The White House is trying to consolidate its trade and defense ties with countries in an area of the world that is increasingly coming under Chinese influence.
According to the Aerospace Industries Association (AIA), a trade group that includes US defense corporations like Lockheed Martin Corp, Boeing Co and Northrop Grumman Corp, growing Chinese defense budgets have set off new US sales in South and East Asia – sales that will also guarantee major deliveries.
“In the longer term, the US national security strategic “pivot” to the Pacific will almost certainly require increases in air and naval power – all of which are integrated and supported by space assets,” an AIA report released in December 2012 says.
“Long distances and the prospect of contested air space in the Pacific theater will require airpower – fighters; tankers; transports; intelligence, surveillance and reconnaissance platforms; and long-range penetration capability with UAS, bombers, missiles and rockets.”
Investments
The AIA report goes on to warn that the Asian pivot will ring hollow if it is not supported by adequate air power.

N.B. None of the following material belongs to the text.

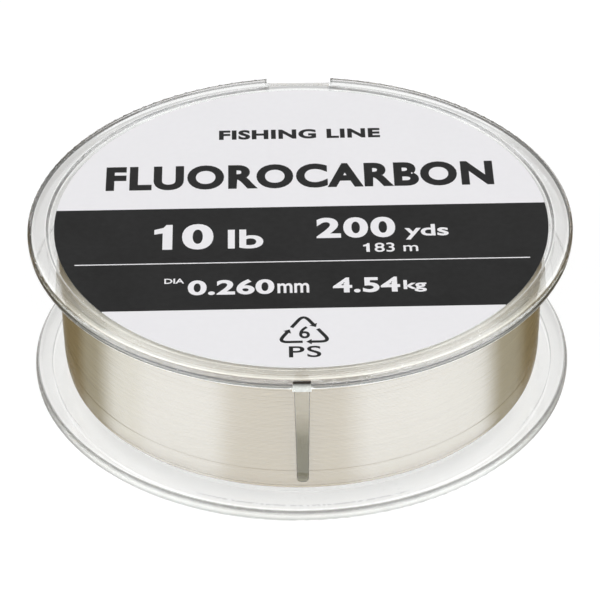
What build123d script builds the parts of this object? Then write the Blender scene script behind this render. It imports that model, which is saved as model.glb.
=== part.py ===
"""Clear polystyrene filler spool with fluorocarbon fishing line wound on it.

Two flanges with rounded rims close the ends of a wide drum. Each has a shallow recess for a round
sticker on its outside, and a ring inside that locates the drum. A hub core with six vanes runs
through the drum: its tube opens at the rear face and stops in a socket under the front flange.
The line fills the groove between the flanges. A thin springy tongue hangs from the front rim,
slants in to the line and holds its free end.

Millimetres, +Z up. The spool stands on its rear rim, so the origin is on the spool's axis at the
level of that rim. The front label faces +Z, the line keeper is at -Y and the line notch at +Y.
"""

from build123d import *
import math
import os

# --- Driving dimensions -------------------------------------------------------------------------
flange_radius = 45.0
spool_height = 27.8
mid_height = spool_height / 2

rim_thickness = 1.8
rim_face_round = 0.5  # on the rim's outer face
rim_groove_round = 0.9  # on its groove side
front_recess_radius = 41.95
front_recess_depth = 0.4
rear_recess_radius = 42.2
rear_recess_depth = 0.2
web_top = 1.6  # flange plate's inner face inside the drum, from the rim's outer face
groove_wall_height = 2.2  # height of the groove's side wall at the drum, from the rim's outer face

drum_radius = 37.7
drum_wall = 1.5
locating_ring_wall = 1.2
locating_ring_height = 2.4  # above the ledge that the drum's end rests on
fit_clearance = 0.05

spindle_bore_radius = 6.0
spindle_tube_wall = 1.6
spindle_tube_top = 25.6
socket_wall = 1.2
socket_depth = 3.4
vane_count = 6
vane_thickness = 1.2
vane_height = 9.0

line_radius = 40.0
line_crown = 0.15
line_shoulder_drop = 0.35  # how much lower the last turns lie beside the flanges
line_shoulder_height = 4.05
line_edge_height = 0.55  # how far the last turns' visible edge stands off the flange
line_edge_tuck = 0.55  # how far the turns under that edge fall back
line_end_clearance = 0.02
tape_thickness = 0.15
tape_height = 8.0
tape_sweep_deg = 22.0
tape_bearing_deg = 60.0

label_radius = 40.8
label_thickness = 0.15
front_label_shift = 0.18
rear_label_radius = 37.5
rear_label_hole_radius = 8.0

line_notch_width = 11.2
line_notch_floor = 42.75
line_notch_round = 0.5  # inside its corners and at its mouth
gate_width = 2.9
gate_slot_floor = 0.55  # below the front face
gate_slot_depth = 0.3
keeper_block_back = 43.0
keeper_block_front = 44.95

keeper_axis_y = -44.0
keeper_axis_z = 25.85
keeper_knuckle_radius = 0.5
keeper_running_clearance = 0.05
keeper_root_width = 2.5
keeper_tip_width = 1.9
keeper_root_thickness = 0.7
keeper_tip_thickness = 0.5
keeper_tip_y = -40.6
keeper_tip_z = 4.8

# --- Worked out from them -----------------------------------------------------------------------
drum_bore_radius = drum_radius - drum_wall
ring_outer_radius = drum_bore_radius - fit_clearance
ring_inner_radius = ring_outer_radius - locating_ring_wall
ring_top = groove_wall_height + locating_ring_height
spindle_tube_radius = spindle_bore_radius + spindle_tube_wall
socket_radius = spindle_tube_radius + fit_clearance
line_inner_radius = drum_radius + tape_thickness
groove_wall_slope = (rim_thickness - groove_wall_height) / (flange_radius - drum_radius)
flip = Plane.XY.offset(mid_height)


def spun(*corners):
    """A full turn about Z of the closed outline with these (radius, height) corners."""
    outline = Polyline([(radius, 0, height) for radius, height in corners], close=True)
    return revolve(make_face(outline), Axis.Z)


def ring(inner, outer, low, high):
    """A plain ring or disc between two radii and two heights."""
    solid = Cylinder(outer, high - low, align=(Align.CENTER, Align.CENTER, Align.MIN))
    if inner > 0:
        solid -= Cylinder(inner, high - low, align=(Align.CENTER, Align.CENTER, Align.MIN))
    return Pos(0, 0, low) * solid


def block(x_low, x_high, y_low, y_high, z_low, z_high):
    """A box given by its lowest and highest corners."""
    corner = (Align.MIN, Align.MIN, Align.MIN)
    return Pos(x_low, y_low, z_low) * Box(x_high - x_low, y_high - y_low, z_high - z_low, align=corner)


def wall_height(radius):
    """How far the groove's drafted side wall stands above the rim's outer face at a radius."""
    return groove_wall_height + groove_wall_slope * (radius - drum_radius)


def circles_of_radius(part, radius):
    """The circular edges of that radius."""
    found = part.edges().filter_by(GeomType.CIRCLE)
    return [edge for edge in found if abs(edge.radius - radius) < 1e-4]


def flange(recess_radius, recess_depth, *inner_corners):
    """One flange lying on its outer face, with its rim rounded and its recess's wall at 45 degrees.

    The inner corners close the outline, from the locating ring's foot to the plate's middle.
    """
    solid = spun(
        (recess_radius - recess_depth, recess_depth),
        (recess_radius, 0),
        (flange_radius, 0),
        (flange_radius, rim_thickness),
        (drum_radius, groove_wall_height),
        (ring_outer_radius, groove_wall_height),
        (ring_outer_radius, ring_top),
        (ring_inner_radius, ring_top),
        (ring_inner_radius, web_top),
        *inner_corners,
    )
    rim_edges = ShapeList(circles_of_radius(solid, flange_radius)).sort_by(Axis.Z)
    solid = fillet(rim_edges[-1], rim_groove_round)
    rim_edges = ShapeList(circles_of_radius(solid, flange_radius)).sort_by(Axis.Z)
    return fillet(rim_edges[0], rim_face_round)


def rear_flange():
    """The flange the spool stands on, with a hole for the hub core's tube."""
    return flange(
        rear_recess_radius,
        rear_recess_depth,
        (socket_radius, web_top),
        (socket_radius, rear_recess_depth),
    )


def drum_tube():
    """The wide tube between the flanges that the line is wound on."""
    return ring(
        drum_bore_radius, drum_radius, groove_wall_height, spool_height - groove_wall_height
    )


def hub_core():
    """The spindle tube with the vanes that centre it inside the drum."""
    core = ring(spindle_bore_radius, spindle_tube_radius, rear_recess_depth, spindle_tube_top)
    root = spindle_tube_radius - spindle_tube_wall / 2
    for index in range(vane_count):
        vane = block(
            root,
            ring_inner_radius - fit_clearance,
            -vane_thickness / 2,
            vane_thickness / 2,
            web_top,
            web_top + vane_height,
        )
        core += Rot(0, 0, 30 + 360 * index / vane_count) * vane
    return core


def line_notch():
    """The wide slot through the front rim that the line leaves by."""
    slot = block(
        -line_notch_width / 2,
        line_notch_width / 2,
        line_notch_floor,
        flange_radius + 1,
        spool_height - rim_thickness - 1,
        spool_height + 1,
    )
    corners = slot.edges().filter_by(Axis.Z).group_by(Axis.Y)[0]
    return fillet(corners, line_notch_round) + notch_mouth() + mirror(notch_mouth(), about=Plane.YZ)


def notch_mouth():
    """What rounds the rim's corner at the right of the line notch's mouth, once it is cut away."""
    side = line_notch_width / 2
    centre_x = side + line_notch_round
    centre_y = math.sqrt(flange_radius**2 - centre_x**2) - line_notch_round
    low, high = spool_height - rim_thickness - 1, spool_height + 1
    corner = block(side, centre_x, centre_y, flange_radius + 1, low, high)
    return corner - Pos(centre_x, centre_y, (low + high) / 2) * Cylinder(line_notch_round, high - low)


def gate_slot():
    """The small step in the front face's edge, above the keeper, where the mould was filled."""
    half_width = gate_width / 2
    back = flange_radius - gate_slot_depth
    low = spool_height - gate_slot_floor
    return block(-half_width, half_width, -flange_radius - 1, -back, low, spool_height + 1)


def keeper_block():
    """The block under the front rim that the keeper hangs from."""
    half_width = gate_width / 2
    top = spool_height - rim_face_round
    return block(
        -half_width, half_width, -keeper_block_front, -keeper_block_back, keeper_axis_z, top
    )


def keeper_seat():
    """The half-round groove in the block's underside that the keeper's knuckle turns in."""
    seat = Cylinder(keeper_knuckle_radius + keeper_running_clearance, gate_width + 1)
    return Pos(0, keeper_axis_y, keeper_axis_z) * Rot(0, 90, 0) * seat


def front_flange():
    """The flange with the label, the line notch and the keeper's block, blind over the hub core."""
    socket_outer = socket_radius + socket_wall
    plate = flange(
        front_recess_radius,
        front_recess_depth,
        (socket_outer, web_top),
        (socket_outer, web_top + socket_depth),
        (socket_radius, web_top + socket_depth),
        (socket_radius, web_top),
        (0, web_top),
        (0, front_recess_depth),
    )
    plate = mirror(plate, about=flip)
    return plate - line_notch() - gate_slot() + keeper_block() - keeper_seat()


def line_pack():
    """All the wound turns as one closed ring, slightly crowned, with a low shoulder at each end."""
    end_radius = line_radius - line_shoulder_drop
    foot_radius = end_radius - line_edge_tuck
    foot_inner = wall_height(line_inner_radius) + line_end_clearance
    foot_outer = wall_height(foot_radius) + line_end_clearance
    edge = foot_outer + line_edge_height
    shoulder = foot_outer + line_shoulder_height
    knee_radius = line_radius - 0.35 * line_shoulder_drop
    knee = edge + 0.35 * (shoulder - edge)

    low = [(line_inner_radius, foot_inner), (foot_radius, foot_outer), (end_radius, edge)]
    low += [(knee_radius, knee), (line_radius, shoulder)]
    corners = [(radius, 0, height) for radius, height in low]
    mirrored = [(radius, 0, spool_height - height) for radius, height in low]
    crown = (line_radius + line_crown, 0, mid_height)
    outline = [
        Line(corners[0], corners[1]),
        Line(corners[1], corners[2]),
        ThreePointArc(corners[2], corners[3], corners[4]),
        ThreePointArc(corners[4], crown, mirrored[4]),
        ThreePointArc(mirrored[4], mirrored[3], mirrored[2]),
        Line(mirrored[2], mirrored[1]),
        Line(mirrored[1], mirrored[0]),
        Line(mirrored[0], corners[0]),
    ]
    return revolve(make_face(outline), Axis.Z)


def anchor_tape():
    """The patch of tape that fixes the line's first turn to the drum."""
    low = mid_height - tape_height
    patch = revolve(
        make_face(
            Polyline(
                (drum_radius, 0, low),
                (line_inner_radius, 0, low),
                (line_inner_radius, 0, low + tape_height),
                (drum_radius, 0, low + tape_height),
                close=True,
            )
        ),
        Axis.Z,
        tape_sweep_deg,
    )
    return Rot(0, 0, tape_bearing_deg) * patch


def line_keeper():
    """The tapered tongue with its knuckle: wide at the flange, rounded at the free tip."""
    knuckle = Cylinder(keeper_knuckle_radius, keeper_root_width)
    knuckle = Pos(0, keeper_axis_y, keeper_axis_z) * Rot(0, 90, 0) * knuckle
    tip_radius = keeper_tip_width / 2
    tip_centre = keeper_tip_z + tip_radius
    half_root = keeper_root_width / 2
    face_outline = [
        Line((half_root, 0, keeper_axis_z), (tip_radius, 0, tip_centre)),
        ThreePointArc(
            (tip_radius, 0, tip_centre), (0, 0, keeper_tip_z), (-tip_radius, 0, tip_centre)
        ),
        Line((-tip_radius, 0, tip_centre), (-half_root, 0, keeper_axis_z)),
        Line((-half_root, 0, keeper_axis_z), (half_root, 0, keeper_axis_z)),
    ]
    front_view = Pos(0, -flange_radius, 0) * extrude(
        make_face(face_outline), amount=flange_radius, dir=(0, 1, 0)
    )
    root, tip = keeper_root_thickness / 2, keeper_tip_thickness / 2
    side_outline = Polyline(
        (0, keeper_axis_y - root, keeper_axis_z),
        (0, keeper_axis_y + root, keeper_axis_z),
        (0, keeper_tip_y + tip, keeper_tip_z),
        (0, keeper_tip_y - tip, keeper_tip_z),
        close=True,
    )
    side_view = extrude(make_face(side_outline), amount=keeper_root_width, dir=(1, 0, 0), both=True)
    return (front_view & side_view) + knuckle


def front_label():
    """The round sticker in the front recess, stuck on very slightly off centre."""
    floor = spool_height - front_recess_depth
    disc = ring(0, label_radius, floor, floor + label_thickness)
    return Pos(front_label_shift, 0, 0) * disc


def rear_label():
    """The ring-shaped sticker in the rear recess, punched out round the spindle bore."""
    low = rear_recess_depth - label_thickness
    return ring(rear_label_hole_radius, rear_label_radius, low, rear_recess_depth)


makers = {
    "rear_flange": rear_flange,
    "front_flange": front_flange,
    "drum_tube": drum_tube,
    "hub_core": hub_core,
    "line_winding": line_pack,
    "anchor_tape": anchor_tape,
    "line_keeper": line_keeper,
    "front_label": front_label,
    "rear_label": rear_label,
}

os.makedirs("parts", exist_ok=True)
for node, make in makers.items():
    export_step(make(), f"parts/{node}.step")
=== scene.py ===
import math

import bmesh
import bpy
from mathutils import Matrix, Vector


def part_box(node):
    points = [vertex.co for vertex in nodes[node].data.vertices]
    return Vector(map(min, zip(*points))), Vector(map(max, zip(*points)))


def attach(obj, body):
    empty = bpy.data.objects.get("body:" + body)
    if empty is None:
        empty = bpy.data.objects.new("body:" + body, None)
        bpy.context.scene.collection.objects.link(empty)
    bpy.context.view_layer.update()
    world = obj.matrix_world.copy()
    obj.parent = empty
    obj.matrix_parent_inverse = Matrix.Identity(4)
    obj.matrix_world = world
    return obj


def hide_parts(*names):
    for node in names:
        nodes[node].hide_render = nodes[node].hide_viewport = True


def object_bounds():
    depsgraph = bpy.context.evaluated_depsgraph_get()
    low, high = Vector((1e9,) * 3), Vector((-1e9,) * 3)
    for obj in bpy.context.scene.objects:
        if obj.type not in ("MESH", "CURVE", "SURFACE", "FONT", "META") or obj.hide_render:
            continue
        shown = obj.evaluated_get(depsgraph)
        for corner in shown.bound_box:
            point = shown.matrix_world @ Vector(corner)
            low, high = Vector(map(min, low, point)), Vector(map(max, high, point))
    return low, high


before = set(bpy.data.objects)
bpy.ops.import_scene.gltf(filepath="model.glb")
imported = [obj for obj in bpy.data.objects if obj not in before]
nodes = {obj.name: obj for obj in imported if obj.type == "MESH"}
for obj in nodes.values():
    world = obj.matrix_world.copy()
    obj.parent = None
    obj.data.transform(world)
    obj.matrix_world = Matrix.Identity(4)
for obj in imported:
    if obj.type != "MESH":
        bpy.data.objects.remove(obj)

MM = 0.001
cad_low, cad_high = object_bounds()

label_low, label_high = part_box("front_label")
pack_low, pack_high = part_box("line_winding")
spool_height = cad_high.z
flange_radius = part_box("rear_flange")[1].x
label_radius = (label_high.x - label_low.x) / 2
label_shift = (label_high.x + label_low.x) / 2

# --- Shader helpers ------------------------------------------------------------------------------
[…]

According to DefenceTalk.com, an online news portal dedicated to military and defence issues, the White House is increasingly turning its attention to China, which it says is heading to becoming an economic superpower.
The website claims that increased US arms sales and technology investments in Asia could stabilise the region by creating a military balance between China and its neighbours.
Earlier this week, the Pentagon’s Defense Security Cooperation Agency, in response to a Reuters request, revealed that arms sales agreements to US allies in Asia “rose to $13.7 billion in fiscal 2012, up 5.4 per cent from a year before”.
The figures in 2012 continue the trend from the year before when US weapons sales more than tripled in 2011, reaching a record high, according to congressional figures.
Contracts with Saudi Arabia accounted for $33 billion worth of weapons from the US in 2011; India came second with $9 billion in arms purchases.